Cynthia (36:14): “To learn how to even notice when you are getting into these states – constriction, smaller self, urgency, automaticity – because we don’t notice that automatically. It’s like you don’t notice the moment you fall asleep at night. So, you sink into these lower, unfree, ugly states of being automatically. So you have to learn to even notice when that happens, and the second kind –
Renate: There is this point – I know this myself – there is this point where you can see you can go both ways, you could serve the ego or you can surrender. And you can decide.
Cynthia: Yeah, yeah. There is definitely that point. What makes it difficult, though, is that for a long, long time in the practice you can see that point. You can see yourself going over the waterfall, but you don’t have the power to swim away yet.
So what you have to do is live in the gap and say, “Oh my God, look at what’s happening to me,” I can see that I’m sinking, but I don’t have the force to stop. And it takes a long time until we have the force, and to be able to see you’re falling into a bad state doesn’t for a long time mean that you can do anything about it. I think that is a truism that disappoints many people. So, even the more painful penance is that you have to just sit there and watch it. Your only real choice is to see it in the horror and remorse and helplessness. Or do you just pretend, “Oh well, I’m really right, I’m going to fight for this.” Can you just go with a lower state or you can wait in the gap? So, for me, that has brought a whole new meaning to that whole British cliché, “Mind the gap.” Because we sit there in that gap for a long time, saying, “Ah!”
That’s when you learn the meaning of “Lord, have mercy.” I can’t do anything to raise my state, but what I can do is stay ahead of, in plain sight, of what is happening, acknowledging, “Here I am.” And I think it’s from that repeated acknowledgment of my own helplessness at that level, but refusing to simply hide from that helplessness that gradually, gradually, gradually the energy that had gone into your ego programs is recaptured to begin to hold this other kind of field of awareness, of attentiveness that’s not identified with that small self acting out and can begin to become a nest for that deeper and fuller and truer wiser Self to live in.
And then we begin to be. Then we begin to have being. And, it’s from that being that sometimes we can pull ourselves out of that spiral that we are holding into. And it’s from that being that we can begin to offer our force of being to the world as love, as assistance, as a shift in the energy field for someone else – “Baraka,” the Sufis call it. But it comes slowly because you can’t just click your heels together and have being. It has to accumulate slowly in your being – for a life painfully bearing the crucifixion of inner honesty, and slowly it emerges (40:00).”What Can We Learn?
Cynthia’s insightful commentary teaches us a number of specific lessons about what it really means to grow in the spiritual life. In terms of this class, what can we learn about what it means to move from the small self that always defends its own interests to the Larger Self that combines doing and being in the same moment for the sake of others?
- Seeing: Seeing yourself for who you really are, according to Cynthia, is the first responsibility of the spiritual life.
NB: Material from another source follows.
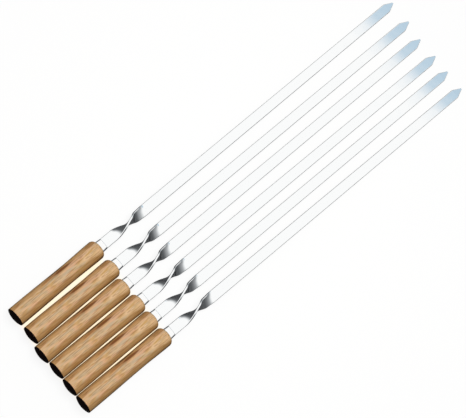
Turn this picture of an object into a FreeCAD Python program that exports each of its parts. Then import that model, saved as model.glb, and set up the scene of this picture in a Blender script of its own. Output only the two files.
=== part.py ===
"""A set of flat kebab skewers, each one a twisted steel strip in a turned wooden handle.

Lengths are in millimetres and angles in degrees. One skewer is modelled along its own axis: X runs from the
rear face of the handle towards the point, Y across the strip and Z up. The set lies on the ground, so each
skewer is tipped until its strip and the front swell of its handle touch the ground, and is then turned and
moved to its place in the row.
"""

import FreeCAD
import Part

import math
import os

# The strip that the blade is cut from. Its corners are rounded by a share of its thickness.
blade_width = 12.0
blade_thickness = 2.5
blade_corner_share = 0.28
blade_length = 501.5
point_length = 13.5
point_end_width = 1.8
point_end_thickness = 1.4

# The half turn near the handle.
twist_offset = 10.4
twist_length = 51.3
twist_turn = -180.0
twist_station_shares = (0.0, 0.10, 0.20, 0.34, 0.50, 0.60, 0.70, 0.85, 1.0)
twist_turn_shares = (0.0, 0.032, 0.17, 0.335, 0.525, 0.63, 0.795, 0.872, 1.0)
twist_section_count = 49

# The tang and its peened head.
tang_width = 7.0
peened_head_length = 1.6
peened_head_overlap = 0.8
peened_head_rounding = 0.6

# The turned handle.
handle_length = 110.0
handle_rear_radius = 10.2
handle_swell_radius = 10.25
handle_swell_share = 0.14
handle_waist_radius = 9.85
handle_waist_share = 0.62
handle_front_radius = 10.6
handle_shoulder_radius = 4.7
slot_clearance = 0.15

# The pocket in the handle's rear end, and the rove at the bottom of it.
pocket_radius = 7.0
pocket_depth = 7.0
rove_thickness = 1.5
rove_clearance = 0.3

# The domed cap over the pocket.
cap_rim_height = 0.5
cap_rim_rounding = 0.25
cap_dome_height = 2.15
plug_length = 5.0
plug_wall = 1.7
plug_clearance = 0.1

# The collar between the blade and the handle, flat above and below with round corners.
ferrule_length = 6.5
ferrule_rear_width = 13.3
ferrule_rear_height = 8.0
ferrule_front_width = 12.3
ferrule_front_height = 7.2
ferrule_corner = 2.2
ferrule_wall = 1.0
ferrule_front_wall = 1.2
ferrule_seat_depth = 1.5
ferrule_clearance = 0.1
ferrule_front_rounding = 0.4

# How the set lies: the gaps between neighbours' handles are given in least gaps, the setbacks of the rear
# ends in handle lengths, and the fan as each skewer's own angle in degrees.
handle_gap = 0.3
gap_shares = (9.6, 1.0, 1.0, 1.0, 1.0)
setback_shares = (0.035, 0.037, 0.0, 0.013, 0.007, 0.003)
fan_angles = (1.58, 0.88, 0.34, -0.36, -0.74, -1.35)

# One overrun serves every cut.
overrun = 5.0

# Stations along one skewer, worked out from the sizes above.
ferrule_front = handle_length + ferrule_length
ferrule_rear = handle_length - ferrule_seat_depth
point_end = ferrule_front + blade_length
point_start = point_end - point_length
twist_start = ferrule_front + twist_offset
twist_end = twist_start + twist_length
rove_rear = pocket_depth - rove_thickness
slot_width = tang_width + 2 * slot_clearance
slot_height = blade_thickness + 2 * slot_clearance

along = FreeCAD.Vector(1, 0, 0)
across = FreeCAD.Vector(0, 1, 0)
up = FreeCAD.Vector(0, 0, 1)


def disc(radius, start, length):
    """A round bar on the skewer's axis."""
    return Part.makeCylinder(radius, length, FreeCAD.Vector(start, 0, 0), along)


def bar(width, height, start, length):
    """A square-edged bar centred on the skewer's axis."""
    corner = FreeCAD.Vector(start, -width / 2, -height / 2)
    return Part.makeBox(length, width, height, corner)


def flat_section(station, width, height, corner, turn):
    """A section with four flat sides and round corners, turned about the axis."""
    half_width = width / 2
    half_height = height / 2
    inset = corner * (1 - math.sqrt(0.5))
    points = []
    for side in (1, -1):
        points.append(FreeCAD.Vector(station, side * (half_width - corner), -side * half_height))
        points.append(FreeCAD.Vector(station, side * (half_width - inset), -side * (half_height - inset)))
        points.append(FreeCAD.Vector(station, side * half_width, -side * (half_height - corner)))
        points.append(FreeCAD.Vector(station, side * half_width, side * (half_height - corner)))
        points.append(FreeCAD.Vector(station, side * (half_width - inset), side * (half_height - inset)))
        points.append(FreeCAD.Vector(station, side * (half_width - corner), side * half_height))
    edges = []
    for i in (0, 3, 6, 9):
        edges.append(Part.Arc(points[i], points[i + 1], points[i + 2]).toShape())
        edges.append(Part.LineSegment(points[i + 2], points[(i + 3) % 12]).toShape())
    wire = Part.Wire(edges)
    wire.rotate(FreeCAD.Vector(station, 0, 0), along, turn)
    return wire


def strip_section(station, width, thickness, turn):
    """The strip's own section."""
    return flat_section(station, width, thickness, blade_corner_share * thickness, turn)


def ferrule_section(station, inset):
    """The collar's section at a station, drawn in by an inset on every side."""
    share = (station - ferrule_rear) / (ferrule_front - ferrule_rear)
    width = ferrule_rear_width + (ferrule_front_width - ferrule_rear_width) * share
    height = ferrule_rear_height + (ferrule_front_height - ferrule_rear_height) * share
    return flat_section(station, width - 2 * inset, height - 2 * inset, ferrule_corner - inset, 0)


def turn_at(share):
    """The part of the half turn that is reached at a share of the twist's length.

    The turn follows a smooth curve through the named shares, level at both ends.
    """
    stations = twist_station_shares
    turns = twist_turn_shares
    last = len(stations) - 1
    slopes = [0.0] * (last + 1)
    for i in range(1, last):
        slopes[i] = (turns[i + 1] - turns[i - 1]) / (stations[i + 1] - stations[i - 1])
    i = 0
    while i < last - 1 and share > stations[i + 1]:
        i += 1
    span = stations[i + 1] - stations[i]
    t = (share - stations[i]) / span
    from_start = (1 + 2 * t) * (1 - t) ** 2 * turns[i] + t * (1 - t) ** 2 * span * slopes[i]
    from_end = t * t * (3 - 2 * t) * turns[i + 1] - t * t * (1 - t) * span * slopes[i + 1]
    return from_start + from_end


def make_blade():
    """The strip: short flat, half turn, long flat, point, tang and peened head."""
    shoulders, short_end, long_start, long_end = [
        strip_section(station, blade_width, blade_thickness, 0)
        for station in (ferrule_front, twist_start, twist_end, point_start)]
    short_flat = Part.makeLoft([shoulders, short_end], True, True)
    sections = []
    for i in range(twist_section_count):
        share = i / (twist_section_count - 1)
        station = twist_start + share * twist_length
        sections.append(strip_section(station, blade_width, blade_thickness, twist_turn * turn_at(share)))
    twist = Part.makeLoft(sections, True, False)
    long_flat = Part.makeLoft([long_start, long_end], True, True)
    end = strip_section(point_end, point_end_width, point_end_thickness, 0)
    point = Part.makeLoft([long_end, end], True, True)
    tang = bar(tang_width, blade_thickness, rove_rear, ferrule_front - rove_rear)
    head_width = tang_width + 2 * peened_head_overlap
    head_height = blade_thickness + 2 * peened_head_overlap
    head = bar(head_width, head_height, rove_rear - peened_head_length, peened_head_length)
    outer_edges = [e for e in head.Edges if e.BoundBox.XMax < rove_rear - peened_head_length / 2]
    head = head.makeFillet(peened_head_rounding, outer_edges)
    return short_flat.fuse([twist, long_flat, point, tang, head]).removeSplitter()


def make_ferrule():
    """The collar: a tapered shell with a slotted front wall, which the blade's shoulders seat on."""
    outside = Part.makeLoft(
        [ferrule_section(ferrule_rear, 0), ferrule_section(ferrule_front, 0)], True, True)
    front_edges = [e for e in outside.Edges if e.BoundBox.XMin > ferrule_front - ferrule_front_rounding]
    outside = outside.makeFillet(ferrule_front_rounding, front_edges)
    inside = Part.makeLoft(
        [ferrule_section(ferrule_rear - overrun, ferrule_wall),
         ferrule_section(ferrule_front - ferrule_front_wall, ferrule_wall)],
        True, True)
    slot = bar(slot_width, slot_height, ferrule_rear, ferrule_front - ferrule_rear + overrun)
    return outside.cut([inside, slot])


def make_handle():
    """The turned handle, with its slot, rear pocket, ferrule seat and nose."""
    swell_station = handle_swell_share * handle_length
    waist_station = handle_waist_share * handle_length
    shoulder_station = handle_length - handle_shoulder_radius
    face_radius = handle_front_radius - handle_shoulder_radius
    side = Part.BSplineCurve()
    side.interpolate(
        Points=[FreeCAD.Vector(0, 0, handle_rear_radius),
                FreeCAD.Vector(swell_station, 0, handle_swell_radius),
                FreeCAD.Vector(waist_station, 0, handle_waist_radius),
                FreeCAD.Vector(shoulder_station, 0, handle_front_radius)],
        Tangents=[along, along, along, along],
        TangentFlags=[False, True, True, True])
    slant = handle_shoulder_radius * math.sqrt(0.5)
    shoulder = Part.Arc(
        FreeCAD.Vector(shoulder_station, 0, handle_front_radius),
        FreeCAD.Vector(shoulder_station + slant, 0, face_radius + slant),
        FreeCAD.Vector(handle_length, 0, face_radius))
    outline = Part.Wire([
        side.toShape(),
        shoulder.toShape(),
        Part.makeLine(FreeCAD.Vector(handle_length, 0, face_radius), FreeCAD.Vector(handle_length, 0, 0)),
        Part.makeLine(FreeCAD.Vector(handle_length, 0, 0), FreeCAD.Vector(0, 0, 0)),
        Part.makeLine(FreeCAD.Vector(0, 0, 0), FreeCAD.Vector(0, 0, handle_rear_radius)),
    ])
    body = Part.Face(outline).revolve(FreeCAD.Vector(0, 0, 0), along, 360)
    seat_width = ferrule_rear_width + 2 * ferrule_clearance
    seat_height = ferrule_rear_height + 2 * ferrule_clearance
    seat = Part.makeLoft(
        [flat_section(station, seat_width, seat_height, ferrule_corner + ferrule_clearance, 0)
         for station in (ferrule_rear, handle_length + overrun)],
        True, True)
    nose_end = ferrule_front - ferrule_front_wall - ferrule_clearance
    nose = Part.makeLoft(
        [ferrule_section(station, ferrule_wall + ferrule_clearance) for station in (ferrule_rear, nose_end)],
        True, True)
    pocket = disc(pocket_radius, -overrun, pocket_depth + overrun)
    slot = bar(slot_width, slot_height, 0, point_end)
    return body.cut(seat).fuse(nose).cut([pocket, slot]).removeSplitter()


def make_rove():
    """The washer that the tang is peened over."""
    washer = disc(pocket_radius - rove_clearance, rove_rear, rove_thickness)
    return washer.cut(bar(slot_width, slot_height, 0, handle_length))


def make_end_cap():
    """The domed cap, with a hollow plug that fills the handle's rear pocket."""
    radius = handle_rear_radius
    dome_radius = (radius ** 2 + cap_dome_height ** 2) / (2 * cap_dome_height)
    half_angle = math.asin(radius / dome_radius) / 2
    crown = -cap_rim_height - cap_dome_height
    middle = FreeCAD.Vector(
        crown + dome_radius * (1 - math.cos(half_angle)), 0, dome_radius * math.sin(half_angle))
    rim_rear = FreeCAD.Vector(-cap_rim_height, 0, radius)
    outline = Part.Wire([
        Part.Arc(FreeCAD.Vector(crown, 0, 0), middle, rim_rear).toShape(),
        Part.makeLine(rim_rear, FreeCAD.Vector(0, 0, radius)),
        Part.makeLine(FreeCAD.Vector(0, 0, radius), FreeCAD.Vector(0, 0, 0)),
        Part.makeLine(FreeCAD.Vector(0, 0, 0), FreeCAD.Vector(crown, 0, 0)),
    ])
    dome = Part.Face(outline).revolve(FreeCAD.Vector(0, 0, 0), along, 360)
    rim = [e for e in dome.Edges if e.Length > math.pi * radius and e.BoundBox.XMax < -cap_rim_height / 2]
    dome = dome.makeFillet(cap_rim_rounding, rim)
    plug_radius = pocket_radius - plug_clearance
    plug = disc(plug_radius, 0, plug_length).cut(disc(plug_radius - plug_wall, 0, plug_length))
    return dome.fuse(plug).removeSplitter()


def lying_angle():
    """The angle at which the strip and the handle's front shoulder both touch the ground.

    The strip touches where its point starts, because the point thins towards its end. The shoulder is an arc,
    so it touches where the arc's centre is one radius above the ground.
    """
    run = point_start - (handle_length - handle_shoulder_radius)
    drop = handle_front_radius - handle_shoulder_radius - blade_thickness / 2
    return math.degrees(math.atan2(drop, run) + math.asin(handle_shoulder_radius / math.hypot(run, drop)))


def places():
    """Each skewer's place in the row, from the first to the last."""
    tilt = lying_angle()
    height = point_start * math.sin(math.radians(tilt)) + blade_thickness / 2 * math.cos(math.radians(tilt))
    offset = 0.0
    row = []
    for i, fan in enumerate(fan_angles):
        if i > 0:
            offset -= 2 * handle_swell_radius + gap_shares[i - 1] * handle_gap
        turn = FreeCAD.Rotation(up, fan) * FreeCAD.Rotation(across, tilt)
        corner = FreeCAD.Vector(setback_shares[i] * handle_length, offset, height)
        row.append(FreeCAD.Placement(corner, turn))
    return row


def build():
    """Makes each piece once, lays copies of it in the row and centres the set over its origin."""
    pieces = {
        "blade": make_blade(),
        "ferrule": make_ferrule(),
        "handle": make_handle(),
        "rove": make_rove(),
        "end_cap": make_end_cap(),
    }
    nodes = {}
    for number, place in enumerate(places(), start=1):
        for name, shape in pieces.items():
            copy = shape.copy()
            copy.Placement = place
            nodes[name + "_" + str(number)] = copy
    box = FreeCAD.BoundBox()
    for shape in nodes.values():
        box.add(shape.optimalBoundingBox(False, False))
    for shape in nodes.values():
        shape.translate(FreeCAD.Vector(-box.Center.x, -box.Center.y, -box.ZMin))
    return nodes


os.makedirs("parts", exist_ok=True)
for node, solid in build().items():
    solid.exportStep("parts/" + node + ".step")
    print(node, "solids", len(solid.Solids), "valid", solid.isValid(), "volume", round(solid.Volume, 1))
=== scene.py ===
"""Looks of six flat kebab skewers: polished strips with a half turn, in turned wooden handles.

Lengths are in metres, and sizes are written in millimetres times MM. A piece is shaped along one
skewer's own axis, with X running from the rear face of the handle to the point, Y across the
strip and Z up. It is then laid on each skewer of the row, where the frame's own blade lies.
"""

import logging
import math
from dataclasses import dataclass
from enum import Enum
from typing import Any, ClassVar, Iterable, Optional

import bmesh
import bpy
from mathutils import Matrix, Vector


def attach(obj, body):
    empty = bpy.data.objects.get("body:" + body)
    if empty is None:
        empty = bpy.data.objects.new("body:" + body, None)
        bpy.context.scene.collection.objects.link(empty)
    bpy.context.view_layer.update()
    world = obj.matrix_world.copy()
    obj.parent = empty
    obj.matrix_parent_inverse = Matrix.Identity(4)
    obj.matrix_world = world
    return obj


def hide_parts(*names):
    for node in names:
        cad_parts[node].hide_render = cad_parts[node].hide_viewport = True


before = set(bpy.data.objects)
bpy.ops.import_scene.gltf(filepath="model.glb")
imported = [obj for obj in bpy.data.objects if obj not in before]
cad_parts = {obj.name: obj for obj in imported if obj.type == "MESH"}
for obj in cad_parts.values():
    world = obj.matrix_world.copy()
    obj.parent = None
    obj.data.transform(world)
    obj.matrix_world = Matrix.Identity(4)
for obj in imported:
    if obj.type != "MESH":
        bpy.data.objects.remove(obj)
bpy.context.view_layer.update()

MM = 0.001
SET_SIZE = 6

# Every point of a new piece remembers here where it lies on its own skewer before it is bent or
# laid down, so that grain and polish run along the piece and look alike on all six.
OWN_PLACE = "own_place"

# Sockets of the Mix node when it mixes colours.
FACTOR, FIRST, SECOND, MIXED = 0, 6, 7, 2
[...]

The spiritual practices you are engaging in should provide you with some honest assessment of your desires, attachments, and reactivities.In time you will also come to see, as our guest monk Rabten explained, that your Larger Self is a “brilliant blue sky with a blazing sun.”
- Being Takes Practice: The reason I assign this project is that the only way for you to
know if there is anything of personal value to you in World Religions is by doing the practices yourself. The good news is that you may be able to open a crack that lets in the light of Being inside yourself during this project. Many students experience a calmer sense as they get out of the “mindyness” of school and into the integrated body-mind-heart self. The challenge, on the other hand, is that to truly become anchored in Being takes years of practice, so think of this as one of those “life-long learning” goals.
- Practice Means Letting Go of Your Thoughts: We oftentimes think of surrender as giving up sweets for Lent, or fasting food and drink during Ramadan for Muslims. But Cynthia teaches that the hardest thing to let go of is our thoughts – and we have more than 50,000 a day! Letting go of your thoughts – changing your field of perception – transforms you at your core.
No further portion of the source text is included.